Pour certains, il peut sembler que le Dr Edith Eva Eger, une survivante des camps de concentration, ait tout perdu pendant la Seconde Guerre mondiale. Mais pour Edith, son expérience lui a donné une compréhension et une compassion pour les autres qui lui ont permis d'avoir une belle vie. Regardez cette conférence inspirante où elle parle de vengeance et de pardon.

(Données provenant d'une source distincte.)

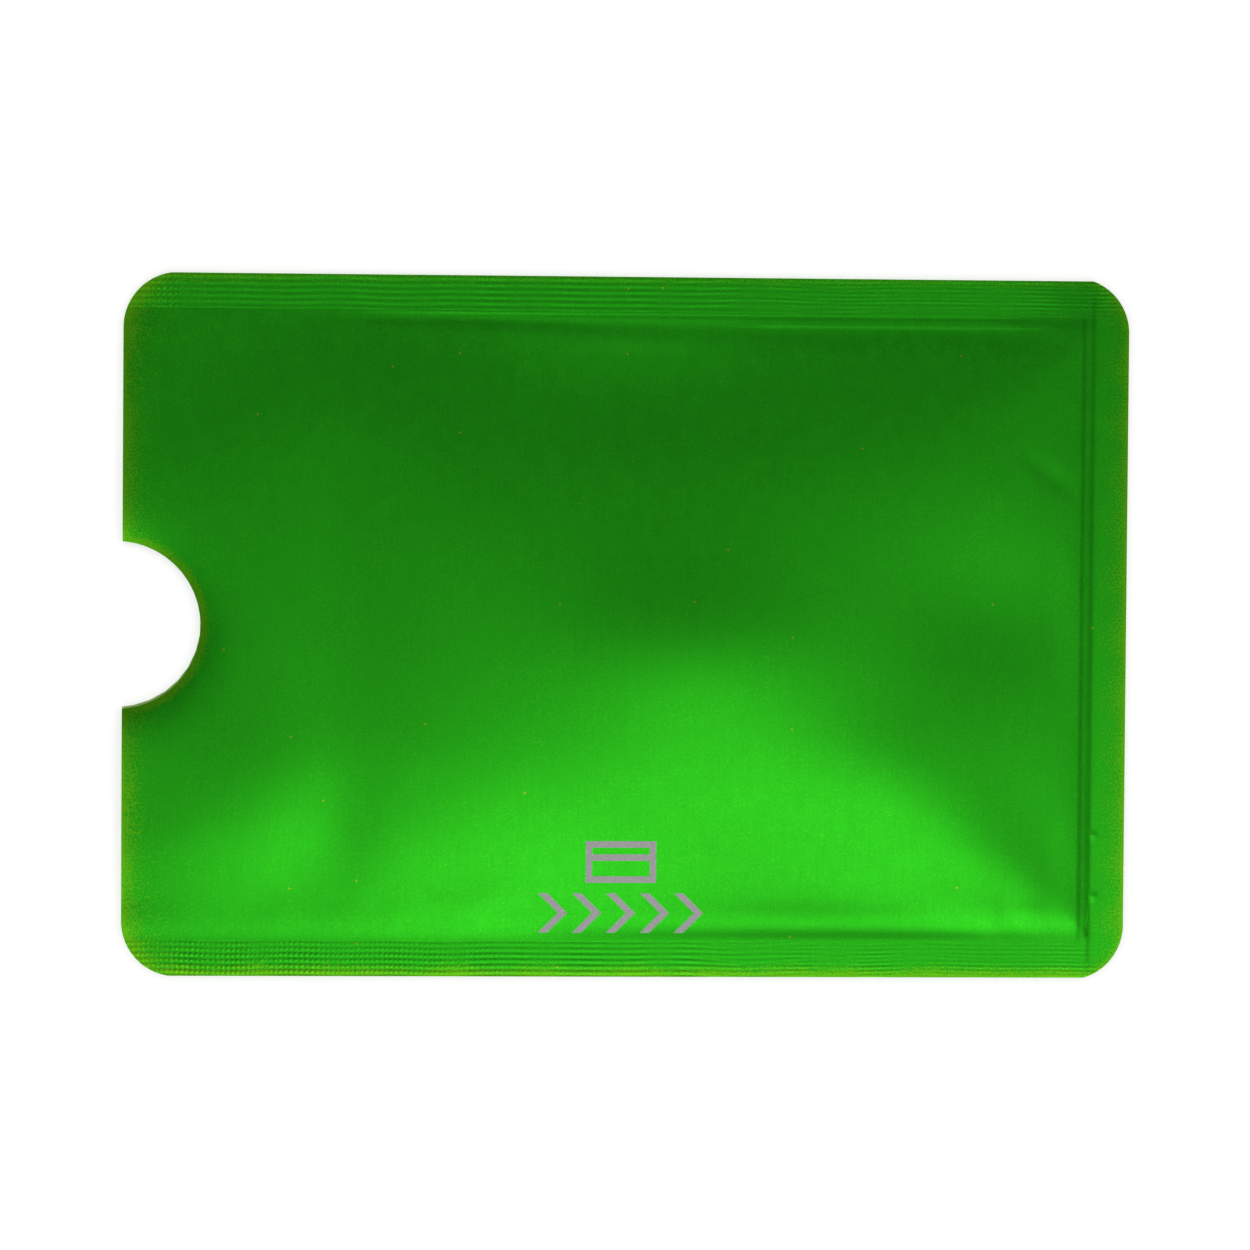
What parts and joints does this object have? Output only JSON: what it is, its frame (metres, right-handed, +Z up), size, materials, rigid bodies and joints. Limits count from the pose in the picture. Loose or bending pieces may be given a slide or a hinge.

Le Dr Edith Eva Eger est une survivante de l'Holocauste d'Auschwitz et d'autres camps de concentration. Elle fut libérée à Gunskirchen, en Autriche, le 4 mai 1945, par la 71e infanterie américaine. Elle tient actuellement un cabinet privé de psychologie clinique à La Jolla, en Californie, et occupe un poste de professeur à la faculté de médecine de l'Université de Californie à San Diego. Elle a participé à de nombreuses émissions de télévision, dont Oprah, et a été le sujet principal d'un documentaire sur l'Holocauste qui a été diffusé à la télévision nationale néerlandaise. Elle offre un message puissant de compassion, d'amour et de résilience.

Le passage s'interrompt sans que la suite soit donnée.